For valuable vintage cards, professional grading and slabbing provides the best long-term protection. The sealed holder protects from handling, moisture, and environmental damage.
Generally, cards printed before 1980 are considered vintage. This includes pre-war cards (before 1945), post-war cards (1948-1959), and classic era cards (1960s-1970s). Some collectors extend "vintage" to include early 1980s cards. For Pokemon and TCGs, 1st Edition Base Set (1999) is often considered the equivalent of vintage due to its age and historical significance.
Professional graders apply the same numerical scale but understand that vintage cards face different challenges than modern ones. Era-appropriate conditions like slight toning, minor gum stains, and wider centering tolerances are factored into the evaluation. A vintage card is not penalized for issues that were common during its manufacturing period, though the numeric grade still reflects actual condition.
For key vintage cards (rookie cards, HOF players, rare issues), grading can be worthwhile even at lower grades because authentication alone adds value. A PSA 3 1952 Topps Mickey Mantle is still worth tens of thousands of dollars. For common vintage cards, grading lower-condition examples is rarely worthwhile as the grading fee exceeds any value added.
CGI Vision AI has been trained on extensive vintage card data across multiple eras.
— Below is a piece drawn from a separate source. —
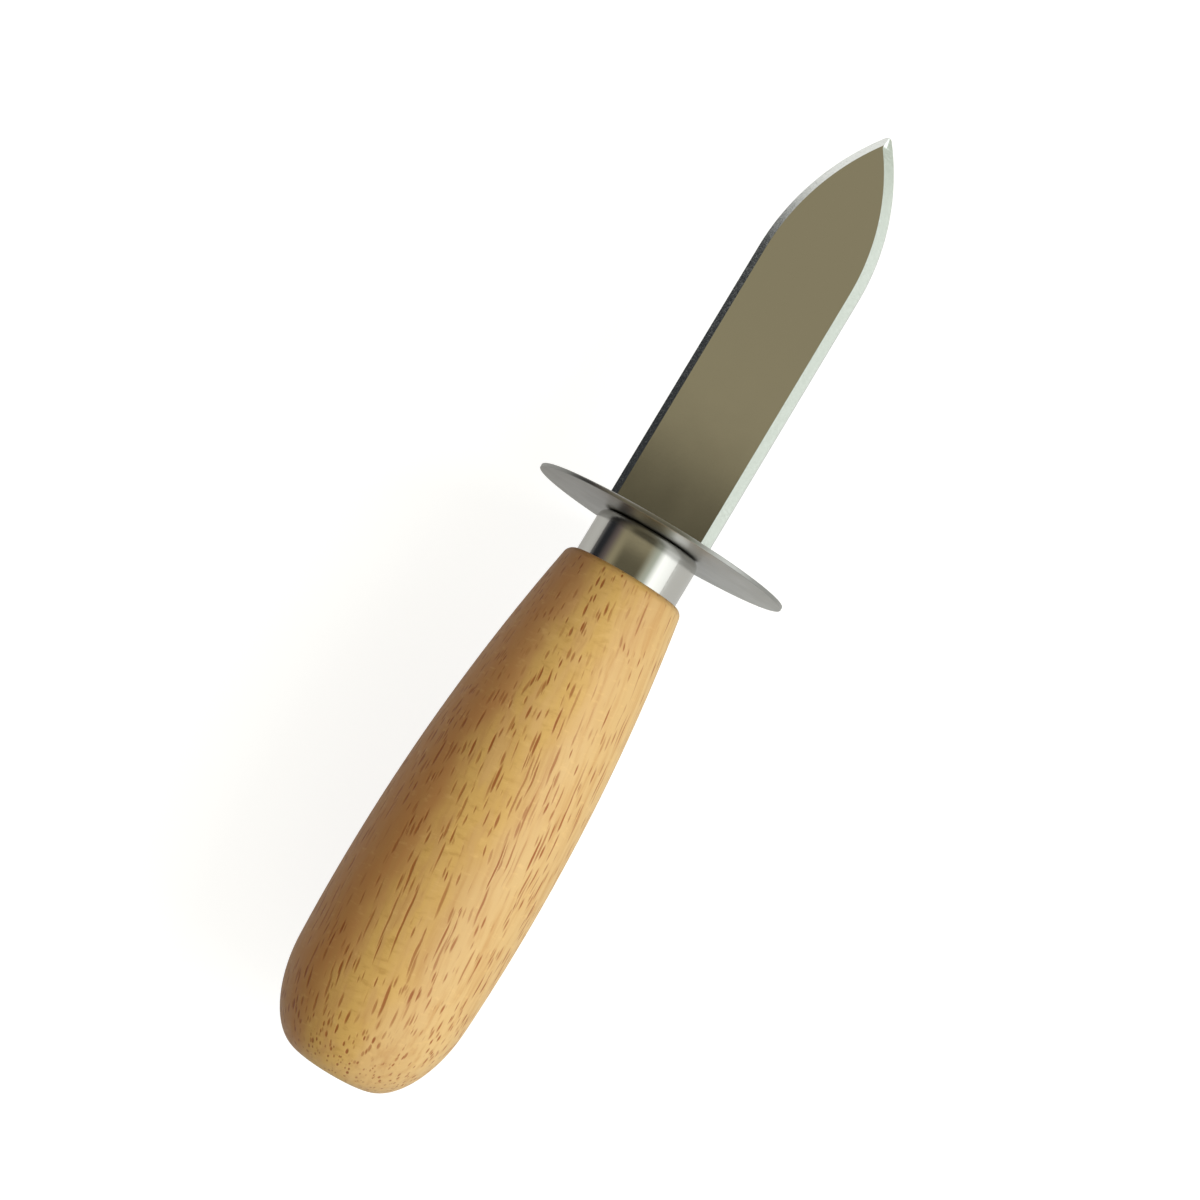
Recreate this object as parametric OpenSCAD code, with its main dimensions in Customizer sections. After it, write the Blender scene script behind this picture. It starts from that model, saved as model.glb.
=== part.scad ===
// Oyster knife: a spear-point blade with a stick tang, a round hand guard, a drawn ferrule
// and a turned wooden handle, held together by the adhesive round the tang.
// +X runs from the butt to the tip, and +Z is square to the blade's flat.
// The origin is the centre of the butt face. All sizes are in millimetres.

/* [Handle] */
// Length of the turned grip, from the butt face to the shoulder under the ferrule
handle_len = 80.6; // [75:0.1:110]
// Largest diameter of the grip
handle_d = 27.8; // [26:0.1:34]
// Distance from the butt face to the largest diameter
belly_x = 28.5; // [24:0.5:40]
// Radius of the long arc that shapes the side of the grip
belly_arc_r = 300; // [280:5:600]
// Length of the rounding at the butt, measured along the grip
butt_round_len = 13.8; // [8:0.1:18]
// Depth of the rounding at the butt, measured across the grip
butt_round_depth = 6.8; // [3:0.1:8]
// Radius of the rounding at the edge of the shoulder
shoulder_round_r = 1.2; // [0.4:0.1:1.2]
// Gap round the spigot inside the ferrule
spigot_gap = 0.05; // [0.02:0.01:0.15]
// Gap between the end of the spigot and the top of the ferrule
spigot_end_gap = 0.1; // [0.05:0.05:0.4]

/* [Ferrule] */
// Outer diameter of the drawn cup
ferrule_d = 16.3; // [14.5:0.1:16.4]
// Height of the cup, from the wooden shoulder to its flat top
ferrule_h = 7.2; // [5:0.1:14]
// Thickness of the cup's sheet
ferrule_wall = 0.6; // [0.4:0.1:0.9]
// Outer radius of the drawn corner at the top of the cup
ferrule_corner_r = 1.4; // [1:0.1:2]

/* [Hand guard] */
// Diameter of the round guard
guard_d = 40; // [30:0.5:60]
// Thickness of the guard's sheet
guard_t = 0.6; // [0.5:0.1:1.5]
// Sideways shift of the guard, which its loose slot allows
guard_shift = 1.35; // [0:0.05:1.6]

/* [Blade] */
// Length of the blade, from the guard to the tip
blade_len = 66.6; // [50:0.1:90]
// Width of the blade
blade_w = 16.6; // [14:0.1:20]
// Thickness of the blade's stock, which the tang keeps
stock_t = 2.2; // [2:0.1:3]
// Thickness left at the blunt edge
edge_t = 0.7; // [0.2:0.1:0.8]
// Width of each ground bevel
bevel_w = 1.25; // [0.8:0.05:2]
// Radius of the two arcs that form the point
point_arc_r = 37.3; // [30:0.1:50]
// Length that the blunt nose takes off the sharp meeting of the two arcs
nose_cut = 0.45; // [0.2:0.05:1]

/* [Tang] */
// Length of the tang, from the blade's shoulders to its end
tang_len = 52; // [30:1:60]
// Width of the tang
tang_w = 7; // [5:0.1:8]
// Gap round the tang in the slots of the guard and the ferrule
slot_gap = 0.15; // [0.1:0.05:0.3]
// Smallest gap that the adhesive fills between the tang's corners and the hole
glue_gap = 0.3; // [0.2:0.05:0.5]
// Depth of the adhesive below the end of the tang
glue_depth = 2.5; // [1:0.5:5]
// Radius of the round notches that key the tang into the adhesive
notch_r = 1.1; // [0.6:0.1:1.4]
// Distance between the notches
notch_pitch = 9; // [6:0.5:12]
// Number of notches on each side of the tang
notch_count = 3; // [1:1:3]
// Size of the cut corners at the end of the tang
tang_corner = 1.6; // [0.5:0.1:2]

/* [Hidden] */
$fn = 96;

// Places along the axis
guard_x = handle_len + ferrule_h;
blade_x = guard_x + guard_t;
tip_x = blade_x + blade_len;
tang_end_x = blade_x - tang_len;
glue_end_x = tang_end_x - glue_depth;

// The spigot fills the cup, and its corner clears the cup's inner corner
cup_inner_r = ferrule_d / 2 - ferrule_wall;
cup_inner_corner_r = ferrule_corner_r - ferrule_wall;
spigot_r = cup_inner_r - spigot_gap;
spigot_len = ferrule_h - ferrule_wall - spigot_end_gap;

// The drilled hole clears the corners of the tang
hole_r = norm([tang_w, stock_t]) / 2 + glue_gap;

// The point starts where the arcs leave the straight edges. Its plane is set to a hundredth
// of a millimetre, so that the straight part and the point meet at exactly one place.
point_centre_y = point_arc_r - blade_w / 2;
point_len = sqrt(pow(point_arc_r, 2) - pow(point_centre_y, 2)) - nose_cut;
point_x = round(100 * (tip_x - point_len)) / 100;

// Slots: the guard's is longer, so that the guard can sit off the axis
slot_t = stock_t + 2 * slot_gap;
ferrule_slot_w = tang_w + 2 * slot_gap;
guard_slot_w = tang_w + 2 * (guard_shift + slot_gap);
through_cut = 1;

// Length over which the tang and the blade are the same stretch of stock
tang_root = tang_w;

// Number of bands that make up each stretch of the turned side
butt_bands = 14;
side_bands = 18;
edge_bands = 6;

// Radius of the long side arc, before the two ends are rounded
function side_r(x) = handle_d / 2 - belly_arc_r + sqrt(pow(belly_arc_r, 2) - pow(x - belly_x, 2));

// Share of an elliptical rounding that is cut away at u, from 0 at its root to 1 at its end
function round_share(u) = u <= 0 ? 0 : 1 - sqrt(1 - pow(min(u, 1), 2));

// Radius of the turned grip at x
function grip_r(x) = side_r(x)
    - butt_round_depth * round_share((butt_round_len - x) / butt_round_len)
    - shoulder_round_r * round_share((x - handle_len + shoulder_round_r) / shoulder_round_r);

// Stations along the grip, closer together where the profile turns fast
function butt_stations() = [for (i = [0:butt_bands]) butt_round_len * (1 - cos(i * 90 / butt_bands))];
function side_stations() = let (run = handle_len - shoulder_round_r - butt_round_len)
    [for (i = [1:side_bands]) butt_round_len + i * run / side_bands];
function edge_stations() = [for (i = [1:edge_bands])
    handle_len - shoulder_round_r * (1 - sin(i * 90 / edge_bands))];

module along_x() {
    rotate([0, 90, 0]) children();
}

// Turned wood: the grip with its rounded butt, and the spigot that the ferrule fits over
module handle() {
    stations = concat(butt_stations(), side_stations(), edge_stations());
    side = [for (x = stations) [grip_r(x), x]];
    color("burlywood") difference() {
        along_x() rotate_extrude() polygon(concat([[0, 0]], side, [
            [spigot_r, handle_len],
            [spigot_r, handle_len + spigot_len - cup_inner_corner_r],
            [spigot_r - cup_inner_corner_r, handle_len + spigot_len],
            [0, handle_len + spigot_len],
        ]));
        translate([glue_end_x, 0, 0]) along_x()
            cylinder(r = hole_r, h = handle_len + spigot_len - glue_end_x + through_cut);
    }
}

// Half section of a cup with a drawn corner, standing on the radius axis
module cup_section(r, h, corner_r) {
    difference() {
        square([r, h]);
        translate([r - corner_r, h - corner_r]) difference() {
            square(corner_r + through_cut);
            circle(corner_r);
        }
    }
}

// Drawn steel cup that keeps the wood from splitting, with a slot for the tang in its top
module ferrule() {
    color("silver") translate([handle_len, 0, 0]) difference() {
        along_x() rotate_extrude() difference() {
            cup_section(ferrule_d / 2, ferrule_h, ferrule_corner_r);
            translate([0, -through_cut])
                cup_section(cup_inner_r, ferrule_h - ferrule_wall + through_cut, cup_inner_corner_r);
        }
        translate([ferrule_h - ferrule_wall - through_cut, -ferrule_slot_w / 2, -slot_t / 2])
            cube([ferrule_wall + 2 * through_cut, ferrule_slot_w, slot_t]);
    }
}

// Stamped disc that keeps the hand off the blade, trapped between the ferrule and the shoulders
module hand_guard() {
    color("lightgray") translate([guard_x, -guard_shift, 0]) difference() {
        along_x() cylinder(d = guard_d, h = guard_t);
        translate([-through_cut, -guard_slot_w / 2, -slot_t / 2])
            cube([guard_t + 2 * through_cut, guard_slot_w, slot_t]);
    }
}

// Flat tang with cut corners at its end and round notches along its sides.
// Its root runs on into the blade, so that the two are one piece of stock.
module tang() {
    translate([0, 0, -stock_t / 2]) linear_extrude(stock_t) difference() {
        polygon([
            [blade_x + tang_root, -tang_w / 2], [blade_x + tang_root, tang_w / 2],
            [tang_end_x + tang_corner, tang_w / 2], [tang_end_x, tang_w / 2 - tang_corner],
            [tang_end_x, tang_corner - tang_w / 2], [tang_end_x + tang_corner, -tang_w / 2],
        ]);
        for (i = [1:notch_count], side = [-1, 1])
            translate([tang_end_x + i * notch_pitch, side * tang_w / 2]) circle(notch_r);
    }
}

// Half of the ground edge's section, from the bevel's inner line out to the blunt edge
function edge_section(r) = [
    [r - bevel_w, -stock_t / 2], [r, -edge_t / 2], [r, edge_t / 2], [r - bevel_w, stock_t / 2],
];

// Disc whose bevelled rim follows one arc of the point
module point_disc(side) {
    translate([point_x, side * point_centre_y, 0]) rotate_extrude($fn = 360)
        polygon(concat([[0, -stock_t / 2]], edge_section(point_arc_r), [[0, stock_t / 2]]));
}

// Flat spear-point blade: straight bevelled edges that run into two bevelled arcs
module ground_blade() {
    right = edge_section(blade_w / 2);
    left = [for (i = [3:-1:0]) [-right[i][0], right[i][1]]];
    translate([blade_x, 0, 0]) rotate([90, 0, 90]) linear_extrude(point_x - blade_x)
        polygon(concat(right, left));
    intersection() {
        point_disc(1);
        point_disc(-1);
        translate([point_x, -blade_w / 2, -stock_t]) cube([tip_x - point_x, blade_w, 2 * stock_t]);
    }
}

// One piece of steel: the ground blade and the tang behind its shoulders
module blade() {
    color("gainsboro") union() {
        ground_blade();
        tang();
    }
}

// Cast adhesive that fills the hole round the tang
module tang_adhesive() {
    color("wheat") difference() {
        translate([glue_end_x, 0, 0]) along_x()
            cylinder(r = hole_r, h = handle_len + spigot_len - glue_end_x);
        tang();
    }
}

blade();
hand_guard();
ferrule();
handle();
tang_adhesive();
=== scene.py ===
"""Oyster knife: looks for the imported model. +X runs from the butt to the tip, +Z is square to the blade."""
import math

import bmesh
import bpy
import numpy as np
from mathutils import Matrix, Vector


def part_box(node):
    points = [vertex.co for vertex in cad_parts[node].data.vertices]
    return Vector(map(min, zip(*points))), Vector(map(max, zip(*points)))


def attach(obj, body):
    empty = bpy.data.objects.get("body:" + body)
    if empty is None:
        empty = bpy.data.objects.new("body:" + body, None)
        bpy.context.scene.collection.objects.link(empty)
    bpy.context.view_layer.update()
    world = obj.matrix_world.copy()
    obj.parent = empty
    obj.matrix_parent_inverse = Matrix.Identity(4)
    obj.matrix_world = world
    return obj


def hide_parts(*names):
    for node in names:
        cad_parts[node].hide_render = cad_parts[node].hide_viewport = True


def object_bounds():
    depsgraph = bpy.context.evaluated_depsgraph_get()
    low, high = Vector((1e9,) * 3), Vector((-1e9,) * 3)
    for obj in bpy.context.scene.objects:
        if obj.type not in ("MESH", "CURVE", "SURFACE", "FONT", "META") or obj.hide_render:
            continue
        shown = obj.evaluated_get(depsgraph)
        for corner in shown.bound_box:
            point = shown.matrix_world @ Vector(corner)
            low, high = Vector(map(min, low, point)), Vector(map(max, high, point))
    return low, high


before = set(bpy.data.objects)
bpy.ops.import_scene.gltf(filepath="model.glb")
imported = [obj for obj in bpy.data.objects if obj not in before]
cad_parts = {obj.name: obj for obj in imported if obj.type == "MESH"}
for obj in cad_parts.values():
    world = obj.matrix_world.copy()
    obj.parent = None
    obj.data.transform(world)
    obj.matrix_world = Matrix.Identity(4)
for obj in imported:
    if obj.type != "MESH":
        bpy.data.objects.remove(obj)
cad_low, cad_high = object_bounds()
MM = 0.001

# The camera
# Looks down on the knife's photographed side. The knife's axis runs up to the right, its tip lies a
# little farther off than its butt, and the knife is rolled so that its right bevel shows wider.
PHOTO_SIZE = 1200
VIEW_ANGLE = math.radians(27.5)
AXIS_ANGLE = math.radians(58.99)
TIP_AWAY = math.radians(3.8)
ROLL = math.radians(9.7)
GUARD_PIXEL = np.array([651.5, 535.1])
GUARD_SCALE = 6.989
SENSOR_WIDTH = 36
NEAREST_SEEN = 0.01


def camera_matrix(guard_x):
    """Rows of the turn are the knife's axes written in the camera's right, up and back directions."""
    along = np.array([math.cos(AXIS_ANGLE), math.sin(AXIS_ANGLE), 0.0])
    across = np.array([math.sin(AXIS_ANGLE), -math.cos(AXIS_ANGLE), 0.0])
    back = np.array([0.0, 0.0, 1.0])
    x_axis = along * math.cos(TIP_AWAY) - back * math.sin(TIP_AWAY)
    face = back * math.cos(TIP_AWAY) + along * math.sin(TIP_AWAY)
    y_axis = -across * math.cos(ROLL) - face * math.sin(ROLL)
    z_axis = face * math.cos(ROLL) - across * math.sin(ROLL)
    turn = np.array([x_axis, y_axis, z_axis])
    focal = PHOTO_SIZE / 2 / math.tan(VIEW_ANGLE / 2)
    right, down = GUARD_PIXEL - PHOTO_SIZE / 2
    seen = np.array([right, -down, -focal]) / GUARD_SCALE * MM
    place = np.array([guard_x, 0.0, 0.0]) - turn @ seen
    matrix = Matrix(turn.tolist()).to_4x4()
    matrix.translation = Vector(place.tolist())
    return matrix


camera_data = bpy.data.cameras.new("camera")
camera_data.sensor_width = SENSOR_WIDTH
camera_data.lens = SENSOR_WIDTH / 2 / math.tan(VIEW_ANGLE / 2)
camera_data.clip_start = NEAREST_SEEN
camera = bpy.data.objects.new("camera", camera_data)
camera.matrix_world = camera_matrix(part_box("hand_guard")[0][0])
bpy.context.collection.objects.link(camera)
bpy.context.scene.camera = camera
bpy.context.scene.view_settings.view_transform = "Standard"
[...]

The system accounts for era-appropriate conditions like different paper stocks, wider centering norms, and natural aging patterns. It distinguishes between expected vintage wear and actual damage, providing grade predictions calibrated to vintage-specific standards used by PSA, BGS, and SGC.
The biggest risk is alteration, specifically trimming and recoloring. Trimmed cards have been cut to improve centering or remove edge damage, and recolored cards have had paint or marker applied to hide flaws. Both result in an "Authentic" designation instead of a numeric grade. Professional grading detects these alterations, which is why authentication is so valuable for vintage purchases.